Here’s how I knew I wasn’t depressed:
·
I have never spent the day in bed because I did
not have the energy or enough hope to get up.
·
I have never failed to go to work because I
couldn’t bring myself to face the world.
·
I have never been suicidal, or harbored any
serious thoughts about committing suicide.
·
Most people would describe me as a contented or
happy person.
·
Preferring to be alone is just a function of my
Introversion.
·
Self-deprecating humor is funny.
·
Loneliness is a condition caused by others not
welcoming me into their circle.
·
“Joy” is different from “happiness” and I can be
truly joyful even if I’m not particularly happy.
Yeah, everyone’s depression is different.
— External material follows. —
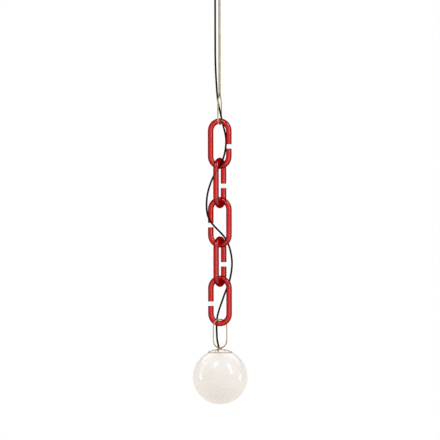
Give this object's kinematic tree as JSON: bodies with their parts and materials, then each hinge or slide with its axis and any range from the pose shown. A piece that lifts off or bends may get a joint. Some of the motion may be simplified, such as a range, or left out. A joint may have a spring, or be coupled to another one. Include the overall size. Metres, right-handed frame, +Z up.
{
  "type": "pendant lamp",
  "caption": "Pendant lamp: an opal globe under a shallow brass cap hangs by wire loops and a chain of open red links from a slim stem, with its cable woven down the chain.",
  "frame": {"origin": "centre of the ceiling bracket, in the plane that bears on the ceiling", "axes": "+Z up, out of the bracket's ceiling face; the stem and chain hang along -Z; +X in the plane of the first, third and fifth links; +Y along the bracket"},
  "size_m": [0.14, 0.14, 1.115],
  "materials": {
    "brass": "satin pale brass",
    "zinc_steel": "zinc plated",
    "red_tint": "tinted, glossy, partly see-through",
    "opal_glass": "opal, satin-smooth",
    "clear_glass": "clear",
    "glow": "phosphor coated rods",
    "white_plastic": "moulded",
    "clip_plastic": "moulded",
    "white_ceramic": "glazed",
    "black_sheath": "black braided sheath",
    "core_sheath": "insulated cores",
    "black_rubber": "moulded",
    "clear_silicone": "soft"
  },
  "bodies": {
    "stem_mount": {"ceiling_bracket": "zinc_steel", "stem_hub": "brass", "lock_nut": "brass", "terminal_block": "white_plastic", "terminal_screws": "brass", "block_screw": "zinc_steel", "cord_clip": "clip_plastic", "clip_screw": "zinc_steel", "supply_cores": "core_sheath", "stem": "brass", "upper_loop": "brass", "cable_upper": "black_sheath"},
    "canopy_cover": {"canopy": "brass", "canopy_collar": "brass", "collar_screw": "zinc_steel", "canopy_grommet": "black_rubber"},
    "chain_link_1": {"link_1": "red_tint", "cable_1": "black_sheath"},
    "chain_link_2": {"link_2": "red_tint", "cable_2": "black_sheath"},
    "chain_link_3": {"link_3": "red_tint", "cable_3": "black_sheath"},
    "chain_link_4": {"link_4": "red_tint", "cable_4": "black_sheath"},
    "chain_link_5": {"link_5": "red_tint", "cable_5": "black_sheath"},
    "lamp": {"lower_loop": "brass", "loop_saddle": "brass", "cap": "brass", "cap_grommet": "black_rubber", "globe_gasket": "clear_silicone", "stud_spacer": "brass", "carrier_plate": "zinc_steel", "stud_nut": "brass", "globe_springs": "zinc_steel", "spring_rivets": "zinc_steel", "holder_posts": "brass", "post_screws": "zinc_steel", "lampholder_shell": "white_plastic", "lampholder_core": "white_ceramic", "holder_contacts": "brass", "holder_cores": "core_sheath", "globe": "opal_glass", "bulb_glass": "clear_glass", "bulb_base": "zinc_steel", "bulb_filaments": "glow", "cable_6": "black_sheath", "cable_tail": "black_sheath"}
  },
  "joints": [
    {"name": "canopy_slide", "type": "slide", "parent": "stem_mount", "child": "canopy_cover", "axis": [0, 0, 1], "range_m": [-0.08, 0], "stiffness_N_per_m": 60, "springref_m": 0.1},
    {"name": "link_1_swing", "type": "hinge", "parent": "stem_mount", "child": "chain_link_1", "pos_m": [0, 0, -0.39815], "axis": [-0.153, 0.9882, 0], "range_deg": [-30, 30], "deforming": ["cable_1"]},
    {"name": "link_2_swing", "type": "hinge", "parent": "chain_link_1", "child": "chain_link_2", "pos_m": [0, 0, -0.50455], "axis": [1, 0, 0], "range_deg": [-30, 30], "deforming": ["cable_2"]},
    {"name": "link_3_swing", "type": "hinge", "parent": "chain_link_2", "child": "chain_link_3", "pos_m": [0, 0, -0.60535], "axis": [0, 1, 0], "range_deg": [-30, 30], "deforming": ["cable_3"]},
    {"name": "link_4_swing", "type": "hinge", "parent": "chain_link_3", "child": "chain_link_4", "pos_m": [0, 0, -0.70615], "axis": [1, 0, 0], "range_deg": [-30, 30], "deforming": ["cable_4"]},
    {"name": "link_5_swing", "type": "hinge", "parent": "chain_link_4", "child": "chain_link_5", "pos_m": [0, 0, -0.80695], "axis": [0, 1, 0], "range_deg": [-30, 30], "deforming": ["cable_5"]},
    {"name": "lamp_swing", "type": "hinge", "parent": "chain_link_5", "child": "lamp", "pos_m": [0, 0, -0.90475], "axis": [1, 0, 0], "range_deg": [-25, 25], "deforming": ["cable_6"]}
  ]
}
What form does my depression take?
·
Self-deprecating humor gives me the chance to
beat others to the obvious conclusion that I’m really not worth much. (But,
hey, maybe I can at least make them laugh!)
·
Appearing content and happy is part of the
people-pleasing package. And I had better keep people pleased, or they may not
keep me.
·
Sadness follows me around and can infect even
the nicest moments in life.
·
Loneliness has nothing to do with Solitude, and
generally makes me feel that I am on the outside of every circle.
·
You wanna talk “imposter syndrome”? My
depression has convinced me that I have never done anything worth noting
professionally.
·
While I weigh less now than I did in high
school, I have carried around an emotional weight that feels like that old
physical weight.
But I get out of bed, I show up for work, I engage with
people, I accomplish some things. I’ve managed since childhood (a very
satisfactory childhood, I hasten to note), but my sense of loneliness stretches
back to early grade school (at least), and my abiding sadness since at
least junior high school.
When I showed up a year ago for my first counseling
session, I had no idea what was ahead of me. It took me a while to admit my sadness, to understand
the sense of loneliness, and to accept the “big D”—depression. I’m not going to
spend a lot of time navel-gazing in this space. But having decided to say
anything, I have a couple more posts before I feel like I’ve said enough.
To own my depression does not mean I think my condition
is the same as the wounded soldier, the abused child, the neglected spouse,
etc. I am fortunate to be a high-functioning depressive. I am thankful for a
kind professional therapist who is also a Christian. And I am deeply grateful
for a life-long partner who is helping me sort myself clear about these things.